The power included the power to make appointment on substantive basis temporary, officiating basis, ad hoc basis, daily wages or contractual basis.
(f) Writ filed by respondents 1 & 2 is motivated.
(g) The petitioners in the writ petition, respondent No.1 herein which is an unregistered Association under the Trade Unions Act cannot maintain the writ petition.
(h) The findings of legal mala fides is unsustainable and has no basis.
The finding of legal mala fides suffers from other infirmities as far as placing reliance on the complaints against the appellant without adverting to the orders of the Lokyukta detail examination, the appellant is unequivocal terms in both the cases.
For the foregoing reasons, the appeals are allowed and the order impugned in this appeal passed by the Division Bench of the High Court in W.A. No. 86/2006 affirming the judgment of the learned single Judge is set aside.
The Division Bench of the High Court ordered cost in the writ appeal. There is no justification in ordering cost in the facts and circumstances of the case. Therefore, the appellant, State Government and respondent No.4 are entitled to refund the cost, if it has already been paid. However, we are not ordering cost against respondent Nos. 1 & 2 taking into consideration of the financial constraint of the employees and by taking a lenient view of the matter.

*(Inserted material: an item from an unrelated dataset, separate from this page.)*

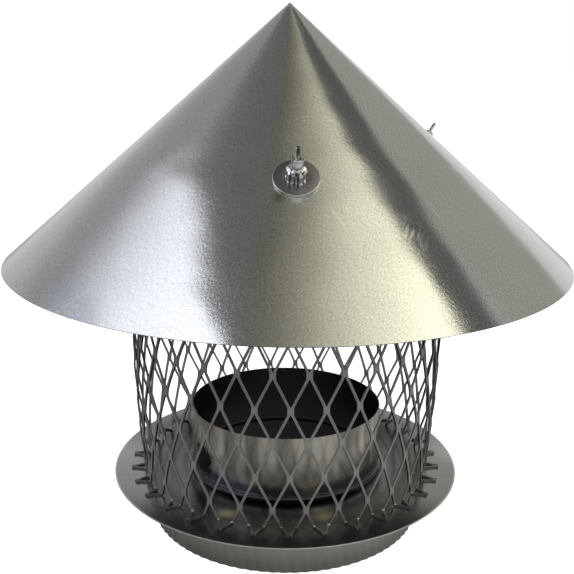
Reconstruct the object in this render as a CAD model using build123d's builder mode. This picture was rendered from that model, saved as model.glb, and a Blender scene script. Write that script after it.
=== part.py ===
# Round chimney cap: a sheet cone over a ring of expanded-metal mesh, on a flanged pipe base.
# Millimetres, +Z up. The origin is the centre of the ring that the cap stands on.
# The front, where one of the three cone fixings is, faces -Y.
from math import atan2, ceil, cos, degrees, hypot, pi, radians, sin, tan
import os

from build123d import *

os.makedirs("parts", exist_ok=True)

# Sheet thicknesses
cone_sheet = 0.7
flange_sheet = 0.8
throat_sheet = 0.6
skirt_sheet = 0.6

# Outer skirt, gathered into crimps at its lower end to slip into the outer pipe
skirt_radius = 108.4
skirt_height = 38.0
skirt_sides = 28
crimps_per_side = 3
crimp_depth = 1.8
crimp_length = 17.0

# Base flange
flange_radius = 139.0
flange_sides = 36

# Throat, a stub with a round bore that takes the end of the inner pipe
throat_radius = 76.2
throat_rise = 51.0
throat_drop = 34.0
throat_sides = 32
foot_width = 3.2
foot_height = 3.0
throat_clearance = 0.2

# Rain cone, with its lap at the back
cone_radius = 212.5
cone_height = 185.7
cone_lift = 174.1
cone_sides = 48
lap_start = 9.0

# Expanded-metal ring: a flat strip, its edges folded out at the foot and the head, and rolled
column_count = 31
first_column_angle = 1.6
row_pitch = 25.4
first_row = 14.5
waist_row = 5
opening_rise = 23.1
opening_share = 0.89
strand_thickness = 1.5
strand_lean = 45.0
foot_ring_radius = 114.1
waist_ring_radius = 120.6
head_ring_radius = 112.0
head_tab = 10.4
fold_gap = 0.1

# Cone fixings: outer washer, sleeve nut, screw and inner washer, just outside the mesh's head
fixing_angles = (2.3, 122.3, 228.0)
fixing_setback = 15.5
screw_radius = 1.9
tip_length = 8.6
head_radius = 3.9
head_height = 2.6
hole_clearance = 0.3
thread_clearance = 0.08
outer_washer_radius = 14.9
inner_washer_radius = 13.8
washer_thickness = 1.5
washer_sides = 10
nut_across_flats = 12.4
nut_hex_height = 9.5
barrel_radius = 3.8
barrel_height = 8.0
shoulder_height = 1.4
barrel_sides = 8
bore_sides = 6
seat_gap = 0.05

# Heights and slopes worked out from the sizes above
flange_top = skirt_height + flange_sheet
rim_height = flange_top + cone_lift
apex_height = rim_height + cone_height
slope = atan2(cone_height, cone_radius)
half_facet = pi / cone_sides
fixing_radius = head_ring_radius + fixing_setback


def cone_surface(radius):
    """Height of the cone's outer surface at a radius."""
    return apex_height - radius * tan(slope)


def radial_plane(angle):
    """Upright plane through the axis: its x runs outwards at an angle from the front, its y up."""
    turn = radians(angle - 90)
    return Plane(origin=(0, 0, 0), x_dir=(cos(turn), sin(turn), 0), z_dir=(sin(turn), -cos(turn), 0))


def fixing_plane(angle):
    """Plane on the cone's outer surface at a fixing, facing out along the screw."""
    turn = radians(angle - 90)
    out = Vector(cos(turn), sin(turn), 0)
    origin = out * fixing_radius + Vector(0, 0, cone_surface(fixing_radius))
    return Plane(origin=origin, x_dir=(-sin(turn), cos(turn), 0), z_dir=out * sin(slope) + Vector(0, 0, cos(slope)))


# Rain cone: one rolled sheet in narrow flat facets, lapped over itself on the facet at the back
def cone_facet(start, lift):
    """The facet at the back, from a radius to the rim, lifted square off the cone's surface."""
    rise = lift / cos(slope)
    drop = cone_sheet / cos(slope)
    inner_edge = start * cos(half_facet)
    outer_edge = cone_radius * cos(half_facet)
    with BuildPart() as facet:
        with BuildSketch(radial_plane(180)):
            Polygon(
                (inner_edge, cone_surface(start) + rise),
                (outer_edge, rim_height + rise),
                (outer_edge, rim_height + rise - drop),
                (inner_edge, cone_surface(start) + rise - drop),
                align=None,
            )
        extrude(amount=cone_radius, both=True)
        with BuildSketch(Plane.XY):
            Polygon(
                (0, 0),
                (cone_radius * tan(half_facet), cone_radius),
                (-cone_radius * tan(half_facet), cone_radius),
                align=None,
            )
        extrude(amount=apex_height + rise, mode=Mode.INTERSECT)
    return facet.part


with BuildPart() as rain_cone:
    with PolarLocations(0, cone_sides):
        add(cone_facet(0, 0))
    add(cone_facet(lap_start, cone_sheet))
    for angle in fixing_angles:
        with BuildSketch(fixing_plane(angle)):
            RegularPolygon(screw_radius + hole_clearance, bore_sides)
        extrude(amount=2 * cone_sheet, both=True, mode=Mode.SUBTRACT)
rain_cone.part.label = "rain_cone"

# Expanded-metal ring. The strip's strands lean up and outwards, as the stretching leaves them,
# so every panel of it is a flat pattern thickened along that one lean.
half_step = pi / column_count
lean = radians(strand_lean)
lean_depth = strand_thickness / cos(lean)
foot_tab_thickness = lean_depth * sin(lean)
head_tab_thickness = lean_depth * sin(lean + slope)
foot_fold = flange_top + foot_tab_thickness / 2

# How far the flat facets of the cone and the strip's ridges eat into the room between the two
facet_room = fixing_radius * sin(slope) * (1 / cos(half_step) + 1 / cos(half_facet) - 2)
head_drop = (cone_sheet + fold_gap + facet_room + head_tab_thickness / 2) / cos(slope)
head_fold = cone_surface(head_ring_radius) - head_drop

# Heights up the strip from the foot fold
waist_strip = first_row + (waist_row - 1) * row_pitch
head_strip = head_fold - foot_fold
strip_low = first_row - row_pitch
strip_high = head_strip + head_tab
row_count = 1 + ceil((strip_high - first_row) / row_pitch)
foot_tip = (foot_ring_radius - strip_low, foot_fold)
foot_bend = (foot_ring_radius, foot_fold)
waist_bend = (waist_ring_radius, foot_fold + waist_strip)
head_bend = (head_ring_radius, head_fold)
head_tip_radius = head_ring_radius + head_tab * cos(slope)
head_tip = (head_tip_radius, cone_surface(head_tip_radius) - head_drop)


def opening_corners(row, low, high):
    """Half widths of a row's opening, as shares of half a column, at strip heights within a panel."""
    middle = first_row + (row - 1) * row_pitch
    heights = sorted({min(max(h, low), high) for h in (middle - opening_rise, middle, middle + opening_rise)})
    corners = [(opening_share * (1 - abs(h - middle) / opening_rise), h) for h in heights]
    return corners if len(corners) > 1 else []


def strip_panel(low, high, low_point, high_point):
    """A flat panel one column wide, between two strip heights and the (radius, height) of each.

    Gives three sketches: its sheet, the openings down its middle and those cut by its right ridge.
    """
    run = high_point[0] - low_point[0]
    rise = high_point[1] - low_point[1]
    length = hypot(run, rise)
    plane = Plane(
        origin=(low_point[0], 0, low_point[1]),
        x_dir=(0, 1, 0),
        z_dir=(rise / length, 0, -run / length),
    )

    def place(share, height):
        along = (height - low) / (high - low)
        return share * tan(half_step) * (low_point[0] + run * along), along * length

    overlap = 1.05
    with BuildSketch(plane) as sheet:
        Polygon(place(-overlap, low), place(overlap, low), place(overlap, high), place(-overlap, high), align=None)
    with BuildSketch(plane) as middle_openings:
        for row in range(1, row_count + 1, 2):
            corners = opening_corners(row, low, high)
            if corners:
                right = [place(share, height) for share, height in corners]
                left = [place(-share, height) for share, height in reversed(corners) if share > 0]
                Polygon(*right, *left, align=None)
    with BuildSketch(plane) as ridge_openings:
        for row in range(0, row_count + 1, 2):
            corners = opening_corners(row, low, high)
            if corners:
                inner = [place(1 - share, height) for share, height in corners]
                ridge = [place(1, height) for share, height in reversed(corners) if share > 0]
                Polygon(*inner, *ridge, align=None)
    return sheet.sketch, middle_openings.sketch, ridge_openings.sketch


panels = []
for low, high, low_point, high_point in (
    (strip_low, 0, foot_tip, foot_bend),
    (0, waist_strip, foot_bend, waist_bend),
    (waist_strip, head_strip, waist_bend, head_bend),
    (head_strip, strip_high, head_bend, head_tip),
):
    sheet, middle_openings, ridge_openings = strip_panel(low, high, low_point, high_point)
    with BuildPart() as panel:
        extrude(sheet, amount=lean_depth / 2, dir=(cos(lean), 0, sin(lean)), both=True)
        extrude(middle_openings, amount=lean_depth, dir=(cos(lean), 0, sin(lean)), both=True, mode=Mode.SUBTRACT)
        for side in (1, -1):
            half = ridge_openings if side > 0 else mirror(ridge_openings, about=Plane.XZ, mode=Mode.PRIVATE)
            along_ridge = (cos(lean), side * cos(lean) * tan(half_step), sin(lean))
            extrude(half, amount=lean_depth, dir=along_ridge, both=True, mode=Mode.SUBTRACT)
    panels.append(panel.part)

with BuildPart() as column:
    add(panels)
    with BuildSketch(Plane.XY):
        Polygon(
            (0, 0),
            (cone_radius, -cone_radius * tan(half_step)),
            (cone_radius, cone_radius * tan(half_step)),
            align=None,
        )
    extrude(amount=apex_height, mode=Mode.INTERSECT)

with BuildPart() as spark_mesh:
    with PolarLocations(0, column_count, start_angle=first_column_angle - 90):
        add(column.part)
spark_mesh.part.label = "spark_mesh"

# Base flange: a flat ring round the throat
with BuildPart() as base_flange:
    with BuildSketch(Plane.XY.offset(skirt_height)):
        RegularPolygon(flange_radius, flange_sides)
        RegularPolygon(throat_radius + throat_clearance, throat_sides, major_radius=False, mode=Mode.SUBTRACT)
    extrude(amount=flange_sheet)
base_flange.part.label = "base_flange"

# Throat: a pipe stub that stands on the flange by a swaged lip and runs on down inside the skirt
with BuildPart() as throat:
    with BuildSketch(Plane.XY.offset(skirt_height - throat_drop)):
        RegularPolygon(throat_radius, throat_sides, major_radius=False)
    extrude(amount=throat_drop + flange_sheet + throat_rise)
    with BuildSketch(Plane.XY.offset(flange_top)):
        RegularPolygon(throat_radius + foot_width, throat_sides, major_radius=False)
    extrude(amount=foot_height, taper=degrees(atan2(foot_width, foot_height)))
    with BuildSketch(Plane.XY.offset(skirt_height - throat_drop)):
        Circle(throat_radius - throat_sheet)
    extrude(amount=throat_drop + flange_sheet + throat_rise, mode=Mode.SUBTRACT)
throat.part.label = "throat"


# Outer skirt: the flat sides of the rolled band, each with its crimps
def crimped_band(inset):
    """Solid inside the skirt's outer surface, moved in by a distance, with its crimps pressed in."""
    side_distance = (skirt_radius - inset) * cos(pi / skirt_sides)
    crimp_pitch = 2 * side_distance * tan(pi / skirt_sides) / crimps_per_side
    with BuildPart() as crimp:
        with BuildSketch():
            Polygon(
                (side_distance - crimp_depth, 0),
                (side_distance + crimp_depth, -crimp_pitch),
                (side_distance + crimp_depth, crimp_pitch),
                align=None,
            )
        extrude(amount=skirt_height, dir=(crimp_depth, 0, crimp_length))
    with BuildPart() as band:
        with BuildSketch():
            RegularPolygon(skirt_radius - inset, skirt_sides)
        extrude(amount=skirt_height)
        with PolarLocations(0, skirt_sides, start_angle=180 / skirt_sides):
            with GridLocations(crimp_pitch, crimp_pitch, 1, crimps_per_side):
                add(crimp.part, mode=Mode.SUBTRACT)
    return band.part


with BuildPart() as outer_skirt:
    add(crimped_band(0))
    add(crimped_band(skirt_sheet), mode=Mode.SUBTRACT)
outer_skirt.part.label = "outer_skirt"

# Fixings: heights along each screw, from the cone's outer surface outwards
surface_radius = fixing_radius / sin(slope)
inner_washer_sag = inner_washer_radius**2 / 2 / surface_radius
inner_seat = -(cone_sheet + fold_gap + facet_room + head_tab_thickness + inner_washer_sag + seat_gap)
head_seat = inner_seat - washer_thickness
nut_seat = seat_gap + washer_thickness
barrel_seat = nut_seat + nut_hex_height
barrel_end = barrel_seat + barrel_height
fixings = []
for number, angle in enumerate(fixing_angles, start=1):
    seat = fixing_plane(angle)
    with BuildPart() as outer_washer:
        with BuildSketch(seat.offset(seat_gap)):
            RegularPolygon(outer_washer_radius, washer_sides)
            RegularPolygon(screw_radius + hole_clearance, bore_sides, mode=Mode.SUBTRACT)
        extrude(amount=washer_thickness)
    with BuildPart() as inner_washer:
        with BuildSketch(seat.offset(head_seat)):
            RegularPolygon(inner_washer_radius, washer_sides)
            RegularPolygon(screw_radius + hole_clearance, bore_sides, mode=Mode.SUBTRACT)
        extrude(amount=washer_thickness)
    with BuildPart() as sleeve_nut:
        with BuildSketch(seat.offset(nut_seat)):
            RegularPolygon(nut_across_flats / 2, 6, major_radius=False)
        extrude(amount=nut_hex_height)
        with BuildSketch(seat.offset(barrel_seat)):
            RegularPolygon(barrel_radius, barrel_sides)
        extrude(amount=barrel_height)
        chamfer(faces().sort_by(Axis(seat.origin, seat.z_dir))[-1].edges(), shoulder_height)
        with BuildSketch(seat.offset(nut_seat)):
            RegularPolygon(screw_radius + thread_clearance, bore_sides)
        extrude(amount=barrel_end, mode=Mode.SUBTRACT)
    with BuildPart() as fixing_screw:
        with BuildSketch(seat.offset(head_seat)):
            RegularPolygon(screw_radius, bore_sides)
        extrude(amount=barrel_end + tip_length - head_seat)
        with BuildSketch(seat.offset(head_seat - head_height)):
            RegularPolygon(head_radius, bore_sides)
        extrude(amount=head_height)
    outer_washer.part.label = f"outer_washer_{number}"
    inner_washer.part.label = f"inner_washer_{number}"
    sleeve_nut.part.label = f"sleeve_nut_{number}"
    fixing_screw.part.label = f"fixing_screw_{number}"
    fixings += [outer_washer.part, inner_washer.part, sleeve_nut.part, fixing_screw.part]

for piece in (rain_cone.part, spark_mesh.part, base_flange.part, throat.part, outer_skirt.part, *fixings):
    export_step(piece, f"parts/{piece.label}.step")
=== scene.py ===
from math import atan, cos, hypot, pi, radians, sin, tan

import bmesh
import bpy
from mathutils import Matrix, Vector


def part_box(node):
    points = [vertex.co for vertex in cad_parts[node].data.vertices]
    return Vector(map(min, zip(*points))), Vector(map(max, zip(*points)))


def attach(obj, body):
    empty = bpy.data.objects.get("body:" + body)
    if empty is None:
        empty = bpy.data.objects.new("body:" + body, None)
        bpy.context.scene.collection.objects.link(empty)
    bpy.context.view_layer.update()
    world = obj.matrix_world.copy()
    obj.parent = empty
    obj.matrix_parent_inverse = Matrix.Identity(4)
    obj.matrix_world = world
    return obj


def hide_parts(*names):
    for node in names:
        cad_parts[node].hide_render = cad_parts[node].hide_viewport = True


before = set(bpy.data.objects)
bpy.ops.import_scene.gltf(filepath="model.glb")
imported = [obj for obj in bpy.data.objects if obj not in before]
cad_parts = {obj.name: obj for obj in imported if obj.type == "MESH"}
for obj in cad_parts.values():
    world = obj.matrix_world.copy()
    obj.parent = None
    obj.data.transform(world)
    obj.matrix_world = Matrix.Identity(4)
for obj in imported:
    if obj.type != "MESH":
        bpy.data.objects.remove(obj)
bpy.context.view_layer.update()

mm = 0.001
near = 0.1 * mm

# Sizes read from the frame, in metres
cone_low, cone_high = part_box("rain_cone")
flange_low, flange_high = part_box("base_flange")
throat_low, throat_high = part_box("throat")
skirt_low, skirt_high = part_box("outer_skirt")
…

In view of this judgment, we allow the appeals filed by Mr. B. Srinivasa Reddy and by the State of Karanataka. As noted herein earlier, the appellant has already been released and in his place a person has already been appointed as a Managing Director of the Board on contract basis. Keeping this admitted fact in mind, we, therefore, keep it on record that the Government or the Board would be at liberty to consider and appoint a candidate, if occasion arises, on contract basis.
If such a situation does arise in that case it would be open to the State or the Board to consider the candidature of the appellant (B.Srinivasa Reddy) with others.